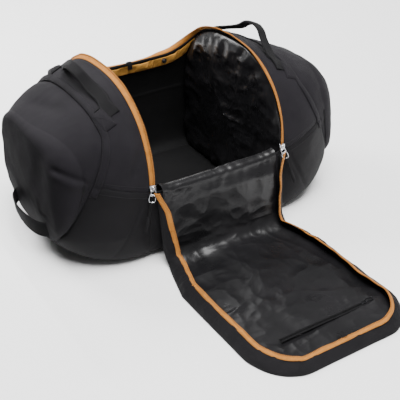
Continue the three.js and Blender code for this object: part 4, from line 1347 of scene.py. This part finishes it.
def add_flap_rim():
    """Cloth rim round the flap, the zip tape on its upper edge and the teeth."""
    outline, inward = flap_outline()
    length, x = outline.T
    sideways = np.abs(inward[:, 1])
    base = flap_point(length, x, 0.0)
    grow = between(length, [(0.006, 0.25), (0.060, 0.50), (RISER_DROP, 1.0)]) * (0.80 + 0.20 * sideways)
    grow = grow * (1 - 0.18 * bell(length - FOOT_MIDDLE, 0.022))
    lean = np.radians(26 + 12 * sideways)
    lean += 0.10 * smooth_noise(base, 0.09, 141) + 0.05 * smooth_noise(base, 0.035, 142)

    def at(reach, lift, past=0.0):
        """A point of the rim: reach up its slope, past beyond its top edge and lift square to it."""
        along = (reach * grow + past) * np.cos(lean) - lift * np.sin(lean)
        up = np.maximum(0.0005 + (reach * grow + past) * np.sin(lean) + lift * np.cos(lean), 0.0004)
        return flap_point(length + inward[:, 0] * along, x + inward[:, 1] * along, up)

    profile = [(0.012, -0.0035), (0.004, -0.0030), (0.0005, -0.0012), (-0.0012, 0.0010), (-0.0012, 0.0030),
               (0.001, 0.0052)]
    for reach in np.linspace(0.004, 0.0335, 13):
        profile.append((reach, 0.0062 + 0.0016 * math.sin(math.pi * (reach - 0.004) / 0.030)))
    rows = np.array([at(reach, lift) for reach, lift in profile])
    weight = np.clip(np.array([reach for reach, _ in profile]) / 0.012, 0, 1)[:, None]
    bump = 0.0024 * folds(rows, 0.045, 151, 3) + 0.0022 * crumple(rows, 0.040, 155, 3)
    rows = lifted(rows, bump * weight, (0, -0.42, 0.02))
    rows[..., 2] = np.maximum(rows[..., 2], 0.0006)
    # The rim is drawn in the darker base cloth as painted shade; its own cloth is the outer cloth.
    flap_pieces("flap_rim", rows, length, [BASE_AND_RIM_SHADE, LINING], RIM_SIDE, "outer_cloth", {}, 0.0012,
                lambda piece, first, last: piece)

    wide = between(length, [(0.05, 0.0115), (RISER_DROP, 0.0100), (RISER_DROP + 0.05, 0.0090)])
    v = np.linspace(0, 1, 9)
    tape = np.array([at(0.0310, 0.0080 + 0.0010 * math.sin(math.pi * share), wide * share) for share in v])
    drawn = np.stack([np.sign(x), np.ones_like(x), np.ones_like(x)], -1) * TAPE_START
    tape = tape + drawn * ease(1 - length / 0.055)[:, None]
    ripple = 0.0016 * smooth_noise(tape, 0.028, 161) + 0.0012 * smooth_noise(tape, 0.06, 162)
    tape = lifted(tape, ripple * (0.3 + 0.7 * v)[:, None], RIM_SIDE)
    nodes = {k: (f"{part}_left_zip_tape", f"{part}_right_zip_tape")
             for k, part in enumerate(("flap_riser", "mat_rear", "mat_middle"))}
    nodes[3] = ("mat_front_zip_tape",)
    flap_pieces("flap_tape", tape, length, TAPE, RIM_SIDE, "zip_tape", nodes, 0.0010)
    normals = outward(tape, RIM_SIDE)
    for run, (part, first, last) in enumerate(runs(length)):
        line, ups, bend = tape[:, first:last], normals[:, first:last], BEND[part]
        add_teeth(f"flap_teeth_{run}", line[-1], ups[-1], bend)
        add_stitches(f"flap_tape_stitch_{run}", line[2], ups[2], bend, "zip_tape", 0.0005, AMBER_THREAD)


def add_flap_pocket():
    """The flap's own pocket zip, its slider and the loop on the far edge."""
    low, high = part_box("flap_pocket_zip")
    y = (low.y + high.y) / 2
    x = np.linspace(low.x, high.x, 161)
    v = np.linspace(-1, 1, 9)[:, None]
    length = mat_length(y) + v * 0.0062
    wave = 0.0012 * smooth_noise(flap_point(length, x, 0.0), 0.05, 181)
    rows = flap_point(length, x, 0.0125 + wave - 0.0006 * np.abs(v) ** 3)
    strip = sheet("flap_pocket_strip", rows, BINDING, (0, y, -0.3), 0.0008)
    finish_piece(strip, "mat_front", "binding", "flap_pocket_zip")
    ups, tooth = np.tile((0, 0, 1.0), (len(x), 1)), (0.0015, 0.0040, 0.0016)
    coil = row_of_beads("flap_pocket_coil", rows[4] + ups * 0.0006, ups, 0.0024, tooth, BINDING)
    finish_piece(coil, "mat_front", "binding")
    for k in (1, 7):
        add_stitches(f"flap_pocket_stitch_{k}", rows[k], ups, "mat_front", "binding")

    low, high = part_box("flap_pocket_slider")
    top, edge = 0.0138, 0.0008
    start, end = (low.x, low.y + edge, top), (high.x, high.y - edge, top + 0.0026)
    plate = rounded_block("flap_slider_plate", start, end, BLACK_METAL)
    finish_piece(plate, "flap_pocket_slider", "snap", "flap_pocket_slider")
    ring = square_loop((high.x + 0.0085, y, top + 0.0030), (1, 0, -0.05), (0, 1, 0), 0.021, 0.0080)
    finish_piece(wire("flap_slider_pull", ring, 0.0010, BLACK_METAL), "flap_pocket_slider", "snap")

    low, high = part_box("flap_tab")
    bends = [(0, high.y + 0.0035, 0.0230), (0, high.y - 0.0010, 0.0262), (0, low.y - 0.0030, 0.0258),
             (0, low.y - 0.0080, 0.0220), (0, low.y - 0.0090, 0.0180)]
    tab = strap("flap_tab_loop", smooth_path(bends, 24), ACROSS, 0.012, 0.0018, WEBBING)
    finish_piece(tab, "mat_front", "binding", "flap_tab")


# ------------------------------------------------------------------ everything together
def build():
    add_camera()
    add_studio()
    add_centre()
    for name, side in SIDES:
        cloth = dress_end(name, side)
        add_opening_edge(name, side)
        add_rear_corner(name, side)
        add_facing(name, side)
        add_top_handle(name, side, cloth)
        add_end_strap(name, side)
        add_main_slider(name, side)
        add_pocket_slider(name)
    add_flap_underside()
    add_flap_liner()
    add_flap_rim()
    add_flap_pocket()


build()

...

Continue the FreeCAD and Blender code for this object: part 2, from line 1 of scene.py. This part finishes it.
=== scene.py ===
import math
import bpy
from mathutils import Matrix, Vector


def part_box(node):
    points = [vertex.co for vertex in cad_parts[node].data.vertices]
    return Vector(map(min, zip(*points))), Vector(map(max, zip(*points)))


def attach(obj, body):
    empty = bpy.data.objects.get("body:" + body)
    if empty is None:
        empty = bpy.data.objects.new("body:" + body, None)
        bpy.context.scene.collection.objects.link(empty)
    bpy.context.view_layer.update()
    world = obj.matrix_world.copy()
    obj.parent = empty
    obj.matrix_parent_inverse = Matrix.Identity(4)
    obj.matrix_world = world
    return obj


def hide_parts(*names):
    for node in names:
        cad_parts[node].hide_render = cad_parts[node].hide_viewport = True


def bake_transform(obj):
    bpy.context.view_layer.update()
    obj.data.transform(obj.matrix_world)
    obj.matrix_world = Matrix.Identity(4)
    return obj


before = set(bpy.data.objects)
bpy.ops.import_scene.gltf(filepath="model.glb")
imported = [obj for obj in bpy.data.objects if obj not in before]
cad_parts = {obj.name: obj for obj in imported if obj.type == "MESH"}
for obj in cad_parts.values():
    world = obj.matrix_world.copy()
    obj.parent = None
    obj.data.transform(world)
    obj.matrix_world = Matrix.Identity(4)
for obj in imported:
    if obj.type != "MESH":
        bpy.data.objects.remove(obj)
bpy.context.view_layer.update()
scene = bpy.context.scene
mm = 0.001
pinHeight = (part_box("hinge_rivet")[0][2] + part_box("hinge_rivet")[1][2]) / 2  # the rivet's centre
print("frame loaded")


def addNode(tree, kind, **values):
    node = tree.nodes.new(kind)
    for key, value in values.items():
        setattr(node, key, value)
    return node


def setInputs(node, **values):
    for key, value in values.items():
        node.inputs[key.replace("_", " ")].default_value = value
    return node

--

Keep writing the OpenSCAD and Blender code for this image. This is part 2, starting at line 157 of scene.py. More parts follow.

* Instructions to follow *
Going down the listing above, begin printing at the line with "Continue the three.js" and finish with the line with "lambda piece, first, last: piece)", exactly as they appear.

* Task response *
Continue the three.js and Blender code for this object: part 4, from line 1347 of scene.py. This part finishes it.
def add_flap_rim():
    """Cloth rim round the flap, the zip tape on its upper edge and the teeth."""
    outline, inward = flap_outline()
    length, x = outline.T
    sideways = np.abs(inward[:, 1])
    base = flap_point(length, x, 0.0)
    grow = between(length, [(0.006, 0.25), (0.060, 0.50), (RISER_DROP, 1.0)]) * (0.80 + 0.20 * sideways)
    grow = grow * (1 - 0.18 * bell(length - FOOT_MIDDLE, 0.022))
    lean = np.radians(26 + 12 * sideways)
    lean += 0.10 * smooth_noise(base, 0.09, 141) + 0.05 * smooth_noise(base, 0.035, 142)

    def at(reach, lift, past=0.0):
        """A point of the rim: reach up its slope, past beyond its top edge and lift square to it."""
        along = (reach * grow + past) * np.cos(lean) - lift * np.sin(lean)
        up = np.maximum(0.0005 + (reach * grow + past) * np.sin(lean) + lift * np.cos(lean), 0.0004)
        return flap_point(length + inward[:, 0] * along, x + inward[:, 1] * along, up)

    profile = [(0.012, -0.0035), (0.004, -0.0030), (0.0005, -0.0012), (-0.0012, 0.0010), (-0.0012, 0.0030),
               (0.001, 0.0052)]
    for reach in np.linspace(0.004, 0.0335, 13):
        profile.append((reach, 0.0062 + 0.0016 * math.sin(math.pi * (reach - 0.004) / 0.030)))
    rows = np.array([at(reach, lift) for reach, lift in profile])
    weight = np.clip(np.array([reach for reach, _ in profile]) / 0.012, 0, 1)[:, None]
    bump = 0.0024 * folds(rows, 0.045, 151, 3) + 0.0022 * crumple(rows, 0.040, 155, 3)
    rows = lifted(rows, bump * weight, (0, -0.42, 0.02))
    rows[..., 2] = np.maximum(rows[..., 2], 0.0006)
    # The rim is drawn in the darker base cloth as painted shade; its own cloth is the outer cloth.
    flap_pieces("flap_rim", rows, length, [BASE_AND_RIM_SHADE, LINING], RIM_SIDE, "outer_cloth", {}, 0.0012,
                lambda piece, first, last: piece)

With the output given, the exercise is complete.